Here’s a look at the life of Venezuelan President Nicolás Maduro.
Personal:
Birth date: November 23, 1962
Birth place: Caracas, Venezuela
Birth name: Nicolás Maduro Moros
Parents: Names unknown publicly
Marriage: Cilia Flores
Children: Nicolás Jr.
Other Facts:
Worked as a bus driver for Caracas Metro and belonged to the transit union.
Maduro campaigned for Hugo Chavez’s release from prison for the 1992 attempted coup to overthrow President Carlos Andres Perez.
After Chavez’s release, Maduro helped him found the political party Fifth Republic Movement.
Timeline:
1983 – Bodyguard for presidential hopeful Jose Vicente Rangel.
1992 – Is introduced to Hugo Chavez.
1999 – Maduro is elected to the National Constituent Assembly, the body convened to draft a new constitution.
2000 – Is elected to the National Assembly, the country’s legislative branch of government
2005-2006 – Serves as Speaker of the National Assembly.
2006-2013 – Serves as Foreign Minister.
October 12, 2012 – Is selected by President Chavez to serve as his vice president.
December 9, 2012 – Facing his fourth surgery for cancer, Chavez endorses Maduro to succeed him.
March 8, 2013 – Is sworn in as interim president following the death of Chavez three days earlier.
April 14, 2013 – Wins the presidential election by fewer than two percentage points over Henrique Capriles Radonski.
April 19, 2013 – Maduro is sworn in a day after the National Electoral Council announces plans to complete an audit of votes cast in the April 14 election “to preserve a climate of harmony between Venezuelans.”
September 30, 2013 – Maduro announces on state-run VTV that he is expelling three US diplomats.

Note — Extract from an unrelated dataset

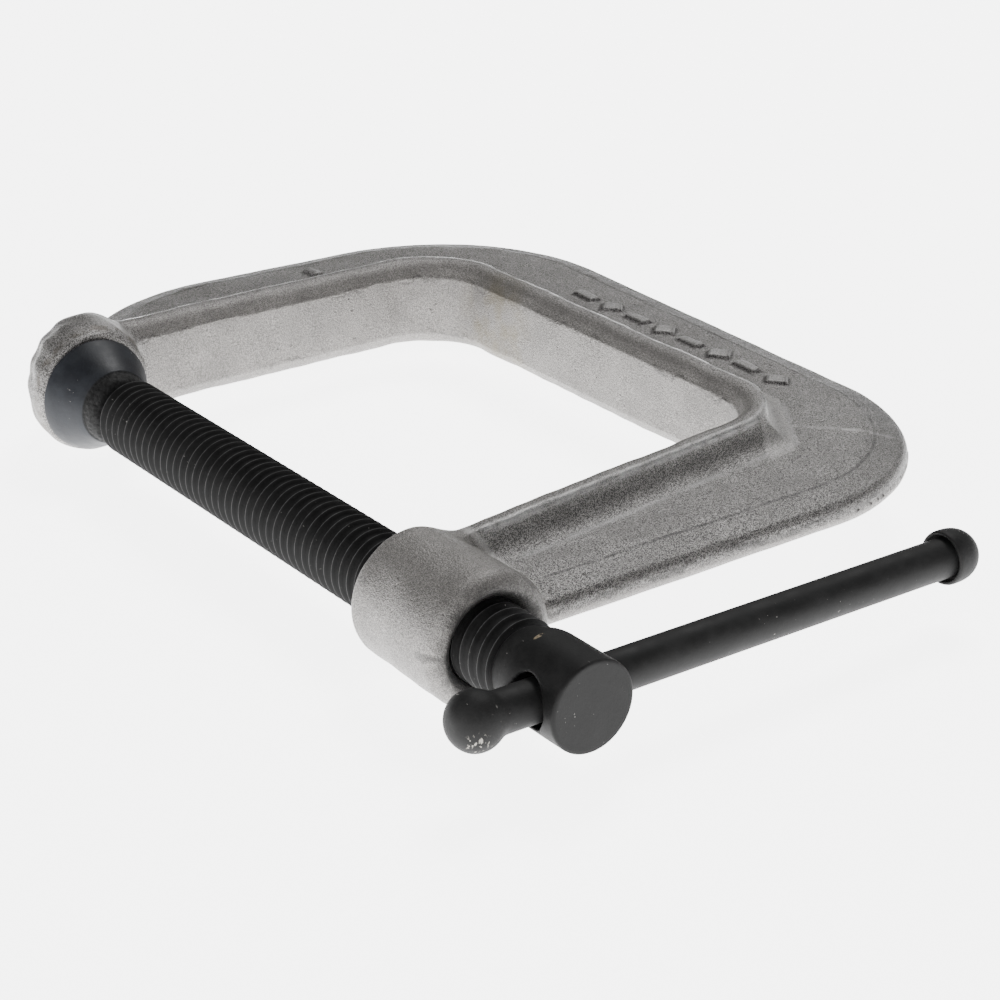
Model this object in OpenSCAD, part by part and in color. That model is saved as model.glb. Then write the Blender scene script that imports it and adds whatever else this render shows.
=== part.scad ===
// Forged G-clamp with a swivel shoe and a sliding tommy bar, lying on its side.
// The origin is the centre of the anvil face. The screw runs along +X, away from
// the anvil, the throat opens towards +Y, and +Z is square to the frame.

/* [Frame] */
// From the screw axis to the back wall of the throat
throat_depth = 76.1; // [70:0.1:84]
// How far the anvil arm's inner wall stands back from the anvil face
arm_setback = 5.5; // [5:0.1:8]
// Distance between the anvil face and the inner end of the screw boss
jaw_gap = 94.2; // [90:0.2:110]
// Height of the inner rib, above and below the middle plane
rib_half = 8.1; // [7:0.1:9]
// Height of the web, above and below the middle plane
web_half = 3.3; // [2.6:0.1:4]
// Radius of the anvil boss at its thickest
anvil_r = 12.2; // [11.6:0.1:13]
// Radius of the screw boss
boss_r = 10.1; // [9.6:0.1:11]
// Length of the screw boss
boss_len = 21.6; // [16:0.2:26]

/* [Screw] */
// Outside diameter of the thread
thread_d = 12.7; // [12:0.1:13.4]
// Thread pitch
pitch = 2; // [1.5:0.25:2.5]
// Where the thread starts, from the anvil face
thread_start = 12.1; // [11.8:0.1:13]
// Length of the threaded shank
thread_len = 110.6; // [108:0.2:124]
// Radius of the head
head_r = 6.87; // [6.6:0.01:7.5]
// Length of the head, shoulder included
head_len = 14.9; // [14:0.1:18]
// Radius of the ball on the screw's tip
ball_r = 4; // [3.6:0.1:4.2]

/* [Shoe] */
// Gap left between the shoe and the anvil when the clamp is closed
shoe_gap = 0.4; // [0.3:0.05:1]
// Radius of the shoe's clamping face
shoe_r = 9.75; // [9:0.05:10]
// Length of the shoe along the screw
shoe_len = 10.3; // [10:0.1:11]
// Radius of the shoe's mouth, outside
mouth_r = 6.4; // [6:0.1:7]

/* [Tommy bar] */
// Diameter of the bar
bar_d = 6.2; // [5.8:0.1:6.6]
// Radius of the cross hole in the head
bar_hole_r = 3.9; // [3.7:0.05:4]
// Radius of the forged ball and of the fitted cap
knob_r = 4.3; // [4.2:0.05:4.8]
// Centre of the forged ball, along the bar
ball_end = -15.1; // [-18:0.1:-14]
// Underside of the fitted cap, along the bar
cap_start = 70.7; // [60:0.1:80]
// How far the bar's long side droops in its loose hole, in degrees
bar_droop = 0.8; // [0:0.1:1.5]

/* [Hidden] */
$fn = 48;

forged = "#8c8a84";
black_oxide = "#2b2b2d";
blued = "#55575c";

running_gap = 0.05;                    // radial clearance of the running fits
boss_end = jaw_gap + boss_len;         // outer end of the screw boss
head_start = thread_start + thread_len;
head_end = head_start + head_len;
shoulder_len = 3.6;                    // tapered shoulder between thread and head
bar_x = head_end - 6.2;                // the bar's axis crosses the head here
ball_x = shoe_gap + 5.2;               // centre of the ball and of its socket

// The frame's edges, as circles joined by straights: [centre x, centre y, radius].
// Both run clockwise from the anvil, round the throat, to the screw boss.
far_r = 11.8;
near_r = 10.9;
inner_edge = [
    [-arm_setback - 0.05, 3, 0],
    [7.35, throat_depth - far_r, far_r],
    [jaw_gap - 18.3, throat_depth - near_r, near_r],
    [jaw_gap + 0.4, 2, 0]
];
anvil_turn = [0.5, 10.3, 20.3];        // the outer edge where it runs round the anvil boss
near_outer_r = 36;
outer_edge = [
    anvil_turn,
    [5.8, throat_depth - 37, 40],
    [3.5, throat_depth - 6.2, 35.6],
    [jaw_gap - 17.4, throat_depth - 9.1, near_outer_r],
    [jaw_gap - 17.4, 8, near_outer_r]
];
outer_start = 266;                     // direction of the outer edge's start, by the anvil face

mark_y = throat_depth + 15.7;          // middle of the spine's flat web
mark_height = 2 * web_half + 1.6;      // the marks stand 0.8 proud of both webs

bend_grow = 0.06;                      // how much fuller the bends are
bend_overlap = 0.5;                    // how far the straights run into the bends

// Half sections, above the middle plane: x outwards from the edge, y the height.
rib_section = [
    [0, rib_half - 1.8], [0.3, rib_half - 0.9], [1.2, rib_half - 0.2], [2.6, rib_half],
    [3.8, rib_half - 0.2], [4.5, rib_half - 0.9], [5.2, web_half + 1.9],
    [6.2, web_half + 0.7], [8.2, web_half - 0.5]
];
bead_section = [
    [-8, web_half - 0.4], [-1.8, web_half - 0.9],
    [-0.5, web_half - 1.7], [0, web_half - 2.8]
];

// Half outlines of the round pieces: x along the axis, y the radius.
anvil_outline = [
    [0, 0], [0, anvil_r - 2.4], [-0.5, anvil_r - 1.7], [-3, anvil_r - 0.6],
    [-6, anvil_r], [-9, anvil_r - 0.1], [-12.4, anvil_r - 1.1], [-15.6, anvil_r - 3.1],
    [-18.4, anvil_r - 6.2], [-20.3, anvil_r - 9.6], [-20.8, 0]
];
boss_outline = [
    [jaw_gap, 0], [jaw_gap, boss_r - 1.4], [jaw_gap + 0.7, boss_r - 0.4],
    [jaw_gap + 2, boss_r], [boss_end - 2, boss_r + 0.6], [boss_end - 0.6, boss_r + 0.2],
    [boss_end, boss_r - 0.8], [boss_end, 0]
];

// Direction of the outward normal of the straight that joins circles c and d
function straight_normal(c, d) =
    atan2(d.y - c.y, d.x - c.x) + acos((c.z - d.z) / norm([d.x - c.x, d.y - c.y]));

function normals(edge) =
    [for (i = [0 : len(edge) - 2]) straight_normal(edge[i], edge[i + 1])];

// The point of circle c at angle a, moved outwards by off
function on_circle(c, a, off = 0) =
    [c.x + (c.z + off) * cos(a), c.y + (c.z + off) * sin(a)];

// Points spread between angles a and b of circle c, moved outwards by off
function round_points(c, a, b, off) = let (steps = max(1, ceil((a - b) / 8)))
    [for (k = [0.5 : steps]) on_circle(c, a + (b - a) * k / steps, off)];

function edge_points(edge, start, off) = let (n = normals(edge), last = len(n) - 1)
    [for (i = [0 : last + 1])
        each round_points(edge[i], i == 0 ? start : n[i - 1], n[min(i, last)], off)];

function reversed(list) = [for (i = [len(list) - 1 : -1 : 0]) list[i]];

// A half section and its mirror image, made fuller all round by grow
module section(half, grow = 0) {
    middle = (half[0].x + half[len(half) - 1].x) / 2;
    full = [for (p = half) [p.x + sign(p.x - middle) * grow, p.y + grow]];
    polygon(concat(full, [for (p = reversed(full)) [p.x, -p.y]]));
}

// Sweeps a section along an edge: straights are extruded and bends are turned. The
// bends are a little fuller, so that the straights run cleanly into them.
module sweep(edge, start, half) {
    n = normals(edge);
    for (i = [0 : len(n) - 1]) {
        a = on_circle(edge[i], n[i]);
        b = on_circle(edge[i + 1], n[i]);
        into = i == 0 && start - n[0] < 1 ? 0 : bend_overlap;
        out = i == len(n) - 1 ? 0 : bend_overlap;
        translate([a.x, a.y, 0])
            rotate([90, 0, n[i]])
                translate([0, 0, -into])
                    linear_extrude(norm(b - a) + into + out) section(half);
        turn = (i == 0 ? start : n[i - 1]) - n[i];
        if (turn > 1)
            translate([edge[i].x, edge[i].y, 0])
                rotate([0, 0, n[i]])
                    rotate_extrude(angle = turn)
                        translate([edge[i].z, 0]) section(half, bend_grow);
    }
}

// Turns a half outline about the X axis
module turned_x(outline) {
    rotate([0, 90, 0])
        rotate_extrude() polygon([for (p = outline) [p.y, p.x]]);
}

module cylinder_x(from, to, r) {
    translate([from, 0, 0]) rotate([0, 90, 0]) cylinder(h = to - from, r = r);
}

// The forging: ribbed bow, anvil boss and bored screw boss in one piece.
module frame() {
    color(forged)
        difference() {
            union() {
                sweep(inner_edge, normals(inner_edge)[0], rib_section);
                sweep(outer_edge, outer_start, bead_section);
                web();
                raised_marks();
                anvil_boss();
                turned_x(boss_outline);
            }
            cylinder_x(jaw_gap - 1, boss_end + 1, thread_d / 2 + running_gap);
        }
}

// Flat web between the rib and the outer bead
module web() {
    translate([0, 0, -web_half])
        linear_extrude(2 * web_half)
            polygon(concat(
                edge_points(outer_edge, outer_start, -5),
                reversed(edge_points(inner_edge, normals(inner_edge)[0], 6))));
}

// Plain raised lozenges and bars on the spine's web, top and bottom
module raised_marks() {
    for (i = [0 : 7])
        translate([20 + 7.4 * i, mark_y, 0])
            rotate([0, 0, i % 2 == 0 ? 0 : 45])
                cube(i % 2 == 0 ? [5, 2, mark_height] : [3.4, 3.4, mark_height], center = true);
}

// The anvil boss is round about the screw's axis at its face, and turns into the arm.
module anvil_boss() {
    intersection() {
        turned_x(anvil_outline);
        translate([anvil_turn.x, anvil_turn.y, 0])
            rotate_extrude()
                intersection() {
                    translate([anvil_turn.z - anvil_r - 0.15, 0]) circle(r = anvil_r);
                    translate([0, -anvil_r]) square(2 * anvil_r + anvil_turn.z);
                }
    }
}

// The screw: ball, neck, thread as rings of the true pitch, shoulder and drilled head.
module screw() {
    color(black_oxide)
        difference() {
            union() {
                translate([ball_x, 0, 0]) sphere(r = ball_r);
                cylinder_x(ball_x, thread_start, 2.7);
                turned_x(thread_outline());
                turned_x(head_outline());
            }
            translate([bar_x, 0, 0])
                rotate([90 - bar_droop, 0, 0])
                    cylinder(h = 4 * head_r, r = bar_hole_r, center = true);
        }
}

function thread_outline() = let (
    r = thread_d / 2,
    depth = 0.55 * pitch,
    turns = floor(thread_len / pitch) - 1
) concat(
    [[thread_start - 0.8, 0], [thread_start - 0.8, r - depth]],
    [for (i = [0 : turns])
        let (x = thread_start + i * pitch)
        each [[x, r - depth], [x + 0.4 * pitch, r], [x + 0.6 * pitch, r]]],
    [[head_start, r - depth], [head_start + 0.1, r - depth], [head_start + 0.1, 0]]
);

function head_outline() = [
    [head_start, 0], [head_start, thread_d / 2 - 0.7],
    [head_start + shoulder_len, head_r], [head_end - 0.4, head_r],
    [head_end, head_r - 0.4], [head_end, 0]
];

// The shoe: a cone whose rolled mouth holds the screw's ball.
module shoe() {
    color(blued)
        difference() {
            turned_x(shoe_outline());
            translate([ball_x, 0, 0]) sphere(r = ball_r + running_gap);
            turned_x(mouth_outline());
        }
}

function shoe_outline() = let (mouth_x = shoe_gap + shoe_len - 2.7) [
    [shoe_gap, 0], [shoe_gap, shoe_r - 0.3], [shoe_gap + 0.3, shoe_r],
    [shoe_gap + 0.9, shoe_r], [mouth_x, mouth_r], [mouth_x + 1.6, mouth_r - 0.2],
    [shoe_gap + shoe_len, mouth_r - 1.1], [shoe_gap + shoe_len, 0]
];

function mouth_outline() = let (end = shoe_gap + shoe_len) [
    [ball_x + 2.4, 0], [ball_x + 2.4, 3.1], [end + 0.1, 3.9], [end + 0.1, 0]
];

// The tommy bar, with the ball forged on its near end.
module tommy_bar() {
    color(black_oxide)
        on_bar()
            rotate_extrude()
                polygon(bar_outline());
}

function bar_outline() = let (r = bar_d / 2) [
    [0, ball_end - 3.8], [1.8, ball_end - 3.5], [3.2, ball_end - 2.6],
    [4.1, ball_end - 1.3], [knob_r, ball_end], [knob_r - 0.15, ball_end + 1.3],
    [knob_r - 0.7, ball_end + 2.6], [r, ball_end + 4.2], [r, cap_start + 2.6],
    [0, cap_start + 2.6]
];

// The cap, pressed on the bar's other end once the bar is through the head.
module bar_cap() {
    color(black_oxide)
        on_bar()
            rotate_extrude()
                polygon(cap_outline());
}

function cap_outline() = let (r = bar_d / 2) [
    [0, cap_start + 2.6], [r, cap_start + 2.6], [r, cap_start + 0.9],
    [r + 0.5, cap_start + 0.9], [r + 0.5, cap_start], [knob_r - 0.4, cap_start],
    [knob_r - 0.1, cap_start + 1.2], [knob_r - 0.15, cap_start + 2.8],
    [knob_r - 0.8, cap_start + 4.6], [2.2, cap_start + 5.9], [0, cap_start + 6.4]
];

// Puts a piece turned about Z on the bar's axis, with +Z towards the cap
module on_bar() {
    translate([bar_x, 0, 0]) rotate([-90 - bar_droop, 0, 0]) children();
}

frame();
screw();
shoe();
tommy_bar();
bar_cap();
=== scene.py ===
import math

import bpy
import numpy as np
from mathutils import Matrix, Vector


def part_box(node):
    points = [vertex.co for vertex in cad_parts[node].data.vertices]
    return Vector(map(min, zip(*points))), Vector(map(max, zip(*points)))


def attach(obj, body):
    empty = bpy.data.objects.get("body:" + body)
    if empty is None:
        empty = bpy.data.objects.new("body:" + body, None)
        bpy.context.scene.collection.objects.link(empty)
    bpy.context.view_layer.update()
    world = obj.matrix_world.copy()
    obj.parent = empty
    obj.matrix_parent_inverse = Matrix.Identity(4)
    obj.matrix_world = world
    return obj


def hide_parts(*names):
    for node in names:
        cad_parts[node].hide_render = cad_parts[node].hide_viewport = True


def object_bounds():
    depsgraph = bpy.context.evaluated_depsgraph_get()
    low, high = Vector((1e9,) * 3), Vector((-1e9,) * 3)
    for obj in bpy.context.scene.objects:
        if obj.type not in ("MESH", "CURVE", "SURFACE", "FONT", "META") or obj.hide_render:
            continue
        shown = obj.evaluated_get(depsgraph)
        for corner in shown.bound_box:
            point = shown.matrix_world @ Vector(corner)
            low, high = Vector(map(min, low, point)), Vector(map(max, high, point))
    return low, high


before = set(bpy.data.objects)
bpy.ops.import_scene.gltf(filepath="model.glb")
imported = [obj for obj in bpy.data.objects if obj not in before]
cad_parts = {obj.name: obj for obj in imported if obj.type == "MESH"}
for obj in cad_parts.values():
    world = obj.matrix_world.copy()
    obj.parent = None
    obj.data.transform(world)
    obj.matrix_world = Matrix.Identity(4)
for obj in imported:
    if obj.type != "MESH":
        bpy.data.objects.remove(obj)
cad_low, cad_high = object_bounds()
MM = 0.001


# ---------------------------------------------------------------- the forged frame
# One drop forging in steel: a bow with a tall rib round the throat and a thin web behind it,
# a solid anvil boss and a bored screw boss. It was trimmed along its parting line, then shot
# blasted, so it is grainy and grey, with soft edges.
frame_low, frame_high = (np.array(corner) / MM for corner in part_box("frame"))

boss_end = frame_high[0]
gap = boss_end - 21.6
back_wall = frame_high[1] - 29.4
rib_top = 8.13
web_half = 3.9
bore_r = 6.45
boss_r = 10.1
anvil_r = 12.2
mark_rise = 0.8
rim_start = math.radians(266)

# Each edge is a chain of arcs joined by straights, run clockwise: centre x, centre y, radius
THROAT = [(-5.55, 3, 0), (7.35, back_wall - 11.8, 11.8),
          (gap - 18.3, back_wall - 10.9, 10.9), (gap + 0.4, 2, 0)]
RIM = [(0.5, 10.3, 20.3), (5.8, back_wall - 37, 40), (3.5, back_wall - 6.2, 35.6),
       (gap - 17.4, back_wall - 9.1, 36), (gap - 17.4, 0, 36)]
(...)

He claims they were involved in a widespread power outage earlier in the month. “Get out of Venezuela,” he says, listing several names. “Yankee go home. Enough abuses already.”
February 12, 2014 – Student protests in Venezuela that started earlier in the month attract global attention when three people are killed. Major social and economic problems have fueled the protests, with some blaming Venezuela’s government for those problems.
February 20, 2014 – Venezuela revokes press credentials for CNN journalists in the country and denies them for other CNN journalists entering the country, following Maduro’s announcement that he would expel CNN if it did not “rectify” its coverage of anti-government protests, calling it war propaganda.
February 21, 2014 – Maduro calls for US President Barack Obama to “accept the challenge” of holding direct talks with Venezuela.
February 22, 2014 – Venezuela re-issues press credentials for CNN journalists in the country.
January 15, 2016 – Following the release of years of economic data, Maduro declares a state of “economic emergency.”
May 13, 2016 – Maduro declares a “constitutional state of emergency,” which expands on the “economic emergency” he declared in January.
October 30, 2016 – Maduro sits down to engage in talks with political opponents for the first time in two years, in order to find a compromise among Venezuelan political parties.
July 31, 2017 – US Treasury Department sanctions freeze Maduro’s assets subject to US jurisdiction and bar US citizens from dealing with him. This comes a day after elections are held for a new lawmaking body in Venezuela. The department says the National Constituent Assembly “aspires illegitimately to usurp the constitutional role of the democratically elected National Assembly, rewrite the constitution, and impose an authoritarian regime on the people of Venezuela.”